Früher saß man dort in Gruppen zusammen, schwatzte und trank, heute hocken die meisten vereinzelt an den Tischen und starren vor sich hin. Im Vergleich zu den vergangenen Jahren sind die Tavernen deutlich leerer, an den Stränden stehen ganze Sonnenschirmreihen verwaist herum. Auch auf der Akropolis und der Agora in Athen und im antiken Olympia ist zwar alles geöffnet, aber eher ruhig.

Allein sein zwischen Ruinen – das geht jetzt. Wer ausbleibt, sind weniger die Pauschaltouristen, sondern diejenigen, die sich den Urlaub selbst organisieren – und dafür normalerweise viel Geld ausgeben. Sie haben neu disponiert, sind auf Italien, Frankreich, Portugal und Spanien umgeschwenkt. Für ein Land, das in der Hauptsaison normalerweise ausgebucht ist, eine fatale Entwicklung.

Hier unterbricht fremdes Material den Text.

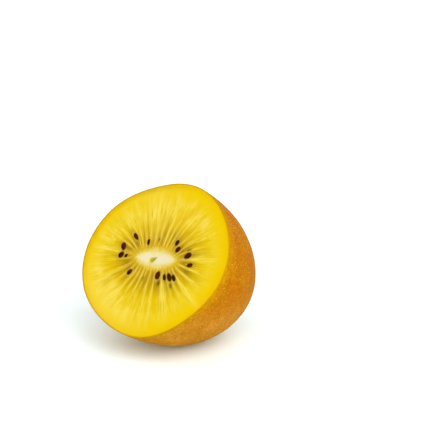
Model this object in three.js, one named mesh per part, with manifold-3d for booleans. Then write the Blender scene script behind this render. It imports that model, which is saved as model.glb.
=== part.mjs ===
// Half of a golden kiwifruit, cut across its length and resting on its flank.
//
// Millimetres, +Z up. The origin is on the flat spot that the half rests on. The cut face looks
// to -Y and upward, +X runs along it to the right, and the uncut end points to +Y.
//
// Points on the fruit are first given in its own terms: "across" and "up" in the cut face, from
// its centre, and "deep" from the cut face towards the uncut end.

import * as THREE from 'three';
import { mergeVertices } from 'three/addons/utils/BufferGeometryUtils.js';
import Module from 'manifold-3d';

// --- Driving dimensions -------------------------------------------------------------------

const FACE_RADIUS = 25.0;          // mean radius of the cut face
const HALF_LENGTH = 38.5;          // cut face to uncut end
const FACE_EXPONENT = 1.95;        // superellipse powers of the lengthwise profile
const END_EXPONENT = 2.23;
const SECTION_WAVES = [            // how the section differs from a circle, fading to the end
  { lobes: 2, size: 0.057, turn: 16 },
  { lobes: 3, size: 0.015, turn: 55 },
  { lobes: 4, size: 0.010, turn: 0 },
  { lobes: 5, size: 0.008, turn: -2 },
];

const FACE_TILT = 59.1;            // the cut face's normal, in degrees from the vertical
const FACE_CENTRE_HEIGHT = 28.95;  // low enough for 0.4 mm of the underside to be flattened
const FACE_CENTRE_FORWARD = 13.8;

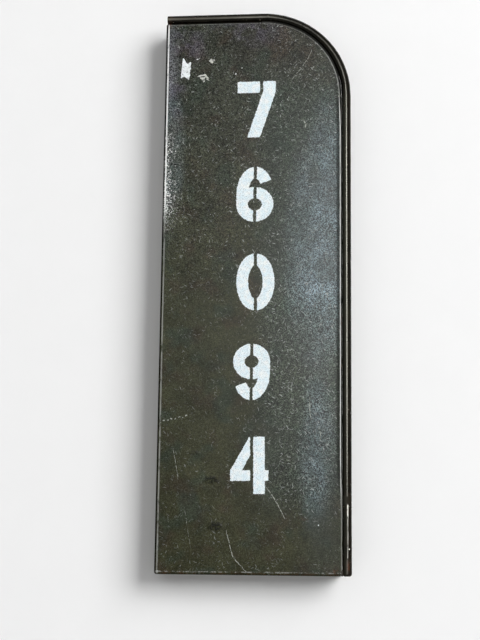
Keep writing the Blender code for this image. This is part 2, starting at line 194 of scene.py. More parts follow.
ROD_BLACK = rgb(6, 5, 2)
ROD_PATCH = rgb(18, 15, 8)
ROD_SPECK = rgb(92, 88, 76)
ROD_RUST = rgb(40, 25, 15)
ROD_FOOT = rgb(20, 14, 9)
ROD_FOOT_RUST = rgb(72, 39, 25)
# Painted highlight on the top rod
ROD_TOP_HIGHLIGHT = rgb(88, 84, 76)
# Painted sheen on the side rod's left flank
ROD_FLANK_SHEEN = rgb(50, 51, 42)
ROD_CHIP = rgb(168, 154, 136)
# Painted highlight, in part bright worn paint
ROD_HIGHLIGHT_STREAK = rgb(246, 242, 232)
ROD_GLOSS_TINT = (1, 0.98, 0.86, 1)

BAR_DARK, BAR_PALE = rgb(60, 58, 52), rgb(82, 80, 74)
BAR_RUST, BAR_OLD_RUST = rgb(70, 49, 37), rgb(46, 32, 25)
BEAD_DARK, BEAD_PALE, BEAD_RUST = rgb(52, 50, 42), rgb(96, 84, 70), rgb(92, 54, 34)
STENCIL_BLUISH, STENCIL_WHITE = rgb(222, 237, 243), rgb(240, 245, 245)
STENCIL_HOLE = rgb(96, 100, 92)
COAT_BELOW = rgb(58, 60, 48)
SPLASH_WHITE = rgb(240, 245, 247)
SCRAPED_WHITE = rgb(206, 208, 200)
SCRATCHED_PALE = rgb(172, 175, 166)
WALL_GREY, WALL_PALE = rgb(246, 246, 246), rgb(249, 249, 249)


# Materials


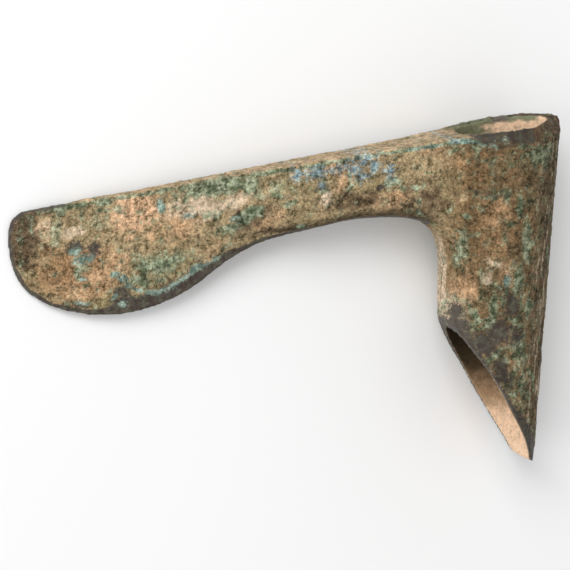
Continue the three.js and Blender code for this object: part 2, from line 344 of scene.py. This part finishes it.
def shapes_of(points, normals):
    """Where a point lies on the casting's form: the parts of it that the crust treats differently."""
    x, y, z = points.T
    back_up = np.array((-math.sin(BACK_TILT), 0, math.cos(BACK_TILT)))
    foot_out = np.array((-math.sin(FOOT_SLOPE), 0, -math.cos(FOOT_SLOPE)))
    radius = np.hypot(x, y)
    inward = -(normals[:, :2] * points[:, :2]).sum(axis=1) / np.maximum(radius, 1)
    below_back = (BACK_HEIGHT + x * math.tan(BACK_TILT) - z) * math.cos(BACK_TILT)
    upward = normals @ back_up
    rim = smoothstep(0.3, 0.7, upward) * smoothstep(-11, -8.5, x) * smoothstep(4.5, 3.5, below_back)
    foot = smoothstep(0.5, 0.8, normals @ foot_out) * smoothstep(-40, -46, z)
    return {
        "near": smoothstep(0.75, 0.45, normals[:, 1]),
        "edge": line_distance(points, EDGE_LINE),
        "below_back": below_back,
        "back": smoothstep(0.6, 0.9, upward),
        "rim": rim,
        "underneath": smoothstep(-0.35, -0.8, normals[:, 2]) * smoothstep(-16, -22, x),
        "bore": smoothstep(BORE_RADIUS + 0.6, BORE_RADIUS + 0.3, radius) * smoothstep(0.0, 0.4, inward),
        "socket": smoothstep(-20, -12, x),
        "cut": foot * smoothstep(11.0, 11.25, radius),
        "facet": np.where(y < -6.5, 1 - below_back / lip_width(x), -1),
    }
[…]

In der Athener Altstadt stehen viele Kellner – mangels Touristen – herum und schwatzen mit Kollegen. "Griechenland ist jetzt Krisengebiet“, seufzt einer, "viele Urlauber befürchten, dass sie hier verprügelt werden oder ihr Flug nach Hause nicht mehr geht.“ Im Hotel berichtet ein kanadisches Ehepaar aus Montreal, dass es angepöbelt wurde: "Die haben uns für Franzosen gehalten.“

Einen Italiener haben sie bespuckt, einfach so, auf der Straße. Identifizieren Kellner einen Gast als Deutschen, wird der gern mal besonders langsam oder gar nicht bedient. Und Touristen wird vor allem in Athen in diesen Tagen öfter mal der Stinkefinger gezeigt. Auch uns. Der das schreibt, reist seit mehr als 25 Jahren nach Griechenland, er kennt das Land und kann sagen: Das ist neu; es stimmt etwas nicht im Verhältnis der Griechen zu ihren Gästen.

Aber: Ein Kontrastprogramm gibt es in diesen Tagen erfreulicherweise auch. Im Stadtteil Kerameikos trifft sich das junge, schicke, weltgewandte Athen. Wir lassen hier den Tag ausklingen und sprechen Deutsch. Am Ende des Abends hat uns irgendjemand in der Bar die Drinks bezahlt und ist gegangen – einfach so. Wir kommen wieder!